A simple solution is to make multiple radars share the same frequency band. Frequency sharing can be realized by operating radars separately in other domains than the frequency domain: as in wireless communications area, we can consider the time domain and code domain. In the approach of frequency sharing by separating radars in the time domain, only one radar operates for a certain period of time and, after the period, one of the other radars starts to operate in a given order. The main problem in this approach is that the time interval from a radar’s pulse emission to the next pulse emission grows linearly with the number of radars that share the spectrum. Due to the limitation of observation time, the increase in the pulse-to-pulse time interval reduces the amount of sensing data averaged over the whole observation time, which degrades estimation and forecasting accuracies.

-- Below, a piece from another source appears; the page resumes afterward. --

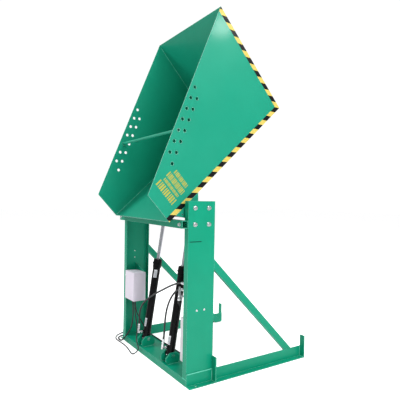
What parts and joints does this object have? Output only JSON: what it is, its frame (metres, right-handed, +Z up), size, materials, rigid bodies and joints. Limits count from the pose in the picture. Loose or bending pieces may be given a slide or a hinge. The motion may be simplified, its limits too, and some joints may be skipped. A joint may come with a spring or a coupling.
{
  "type": "hydraulic container dumper",
  "caption": "Bolted-down tipping frame whose steel chute is turned over by two hydraulic cylinders to empty a wheeled container, with its power unit and control box.",
  "frame": {"origin": "on the floor, in the middle of the four anchor holes of the two base legs", "axes": "+X across the machine to the power unit's side, +Y towards the loading side where the legs run, +Z up; the chute dumps towards -Y"},
  "size_m": [1.612, 1.6532, 3.2233],
  "materials": {
    "green_paint": "gloss enamel",
    "black_paint": "gloss",
    "chrome_rod": "polished",
    "zinc": "zinc plated",
    "bearing_cast": "painted",
    "bearing_steel": "ground",
    "shaft_steel": "turned",
    "box_grey": "textured powder coat",
    "hose_rubber": "matt",
    "cable_sheath": "matt",
    "black_plastic": "moulded",
    "tank_white": "moulded",
    "alloy": "milled",
    "button_green": "moulded",
    "button_red": "moulded"
  },
  "bodies": {
    "frame": {"base_channel": "green_paint", "base_clevis_plates": "green_paint", "base_pins": "zinc", "bearing_housing_left": "bearing_cast", "bearing_housing_right": "bearing_cast", "bearing_inserts": "bearing_steel", "brace_left": "green_paint", "brace_right": "green_paint", "cable_glands": "black_plastic", "contactor": "black_plastic", "control_box": "box_grey", "frame_bolts": "zinc", "gear_pump": "alloy", "hose_fittings": "zinc", "hose_left": "hose_rubber", "hose_right": "hose_rubber", "leg_guards": "green_paint", "leg_left": "green_paint", "leg_right": "green_paint", "lowering_valve": "zinc", "motor_cable": "cable_sheath", "pendant_housing": "black_plastic", "pendant_lead": "cable_sheath", "post_left": "green_paint", "post_right": "green_paint", "power_lead": "cable_sheath", "power_plug": "black_plastic", "pump_manifold": "alloy", "pump_motor": "black_paint", "reservoir": "tank_white", "solenoid_coil": "black_plastic", "top_beam": "green_paint", "valve_block": "alloy", "welded_brackets": "green_paint"},
    "chute": {"pivot_shaft": "shaft_steel", "chute_back": "green_paint", "chute_floor": "green_paint", "rod_lugs": "green_paint", "rod_pin_heads": "zinc", "chute_side_right": "green_paint", "chute_side_left": "green_paint", "hinge_ear_right": "green_paint", "hinge_ear_left": "green_paint"},
    "bar": {"retaining_bar": "green_paint"},
    "barrel_right": {"barrel_right": "black_paint", "gland_right": "black_paint", "hose_elbow_right": "zinc"},
    "rod_right": {"piston_right": "shaft_steel", "piston_rod_right": "chrome_rod", "rod_eye_right": "black_paint"},
    "barrel_left": {"barrel_left": "black_paint", "gland_left": "black_paint", "hose_elbow_left": "zinc"},
    "rod_left": {"piston_left": "shaft_steel", "piston_rod_left": "chrome_rod", "rod_eye_left": "black_paint"},
    "lid": {"control_box_lid": "box_grey"},
    "knob": {"lowering_knob": "black_plastic"},
    "raise": {"button_raise": "button_green"},
    "lower": {"button_lower": "button_red"}
  },
  "joints": [
    {"name": "chute_tilt", "type": "hinge", "parent": "frame", "child": "chute", "pos_m": [0, -0.53, 1.398], "axis": [1, 0, 0], "range_deg": [-132.2, 0]},
    {"name": "bar_slide", "type": "slide", "parent": "chute", "child": "bar", "axis": [1, 0, 0], "range_m": [0, 1.17]},
    {"name": "barrel_right_swing", "type": "hinge", "parent": "frame", "child": "barrel_right", "pos_m": [0.25, -0.584, 0.127], "axis": [1, 0, 0], "range_deg": [-0.05, 1.5], "deforming": ["hose_right"]},
    {"name": "rod_right_slide", "type": "slide", "parent": "barrel_right", "child": "rod_right", "axis": [0, 0.1527, 0.9883], "range_m": [-0.5813, 0]},
    {"name": "barrel_left_swing", "type": "hinge", "parent": "frame", "child": "barrel_left", "pos_m": [-0.25, -0.584, 0.127], "axis": [1, 0, 0], "range_deg": [-0.05, 1.5], "deforming": ["hose_left"]},
    {"name": "rod_left_slide", "type": "slide", "parent": "barrel_left", "child": "rod_left", "axis": [0, 0.1527, 0.9883], "range_m": [-0.5813, 0]},
    {"name": "lid_swing", "type": "hinge", "parent": "frame", "child": "lid", "pos_m": [-0.373, -0.644, 0.617], "axis": [0, 0, 1], "range_deg": [0, 110]},
    {"name": "knob_turn", "type": "hinge", "parent": "frame", "child": "knob", "pos_m": [0.472, -0.626, 0.65], "axis": [0, 0, 1], "range_deg": [0, 270]},
    {"name": "raise_press", "type": "slide", "parent": "frame", "child": "raise", "axis": [0, 0, -1], "range_m": [0, 0.004], "stiffness_N_per_m": 400, "springref_m": -0.002},
    {"name": "lower_press", "type": "slide", "parent": "frame", "child": "lower", "axis": [0, 0, -1], "range_m": [0, 0.004], "stiffness_N_per_m": 400, "springref_m": -0.002}
  ],
  "couplings": [
    {"joint": "barrel_right_swing", "follows": "chute_tilt", "ratio": -0.01084},
    {"joint": "rod_right_slide", "follows": "chute_tilt", "m_per_rad": 0.2515},
    {"joint": "barrel_left_swing", "follows": "chute_tilt", "ratio": -0.01084},
    {"joint": "rod_left_slide", "follows": "chute_tilt", "m_per_rad": 0.2515}
  ]
}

In this paper, we consider frequency sharing by separating radars in the code domain, in which each radar is distinguished by exploiting its own code “orthogonal” to those of the other radars. (In a WRNS, the word “orthogonal” is used in a different sense, which will be defined in Section 3). By separating the radars of a WRNS in the code domain, we can avoid the problem of the decrease in estimation accuracy in the time domain approach. In the code domain approach, we need to employ the technique of pulse compression [4]. Pulse compression is a technique employed in a single radar (which is not necessarily a weather radar) system in order to improve the performances of range resolution and sensitivity together under the limited peak power. Meanwhile, in this paper, the technique of pulse compression is adopted for achieving the objective of frequency sharing in a WRNS in combination with orthogonal codes. Specifically, a radar transmits a pulse modulated with its own (pulse compression) code in waveform generation; on the reception mode, the radar can extract its own signal by canceling out the signals from other radars via the matched filter (MF).

Translating the idea of frequency sharing by using orthogonal codes into a feasible WRNS is an extremely difficult problem in itself. The difficulty is mainly attributed to the extremely significant signal interferences, which hinder accurate estimation of weather parameters. The interferences in a WRNS can be categorized into (1) inter-site interference and (2) intra-site interference.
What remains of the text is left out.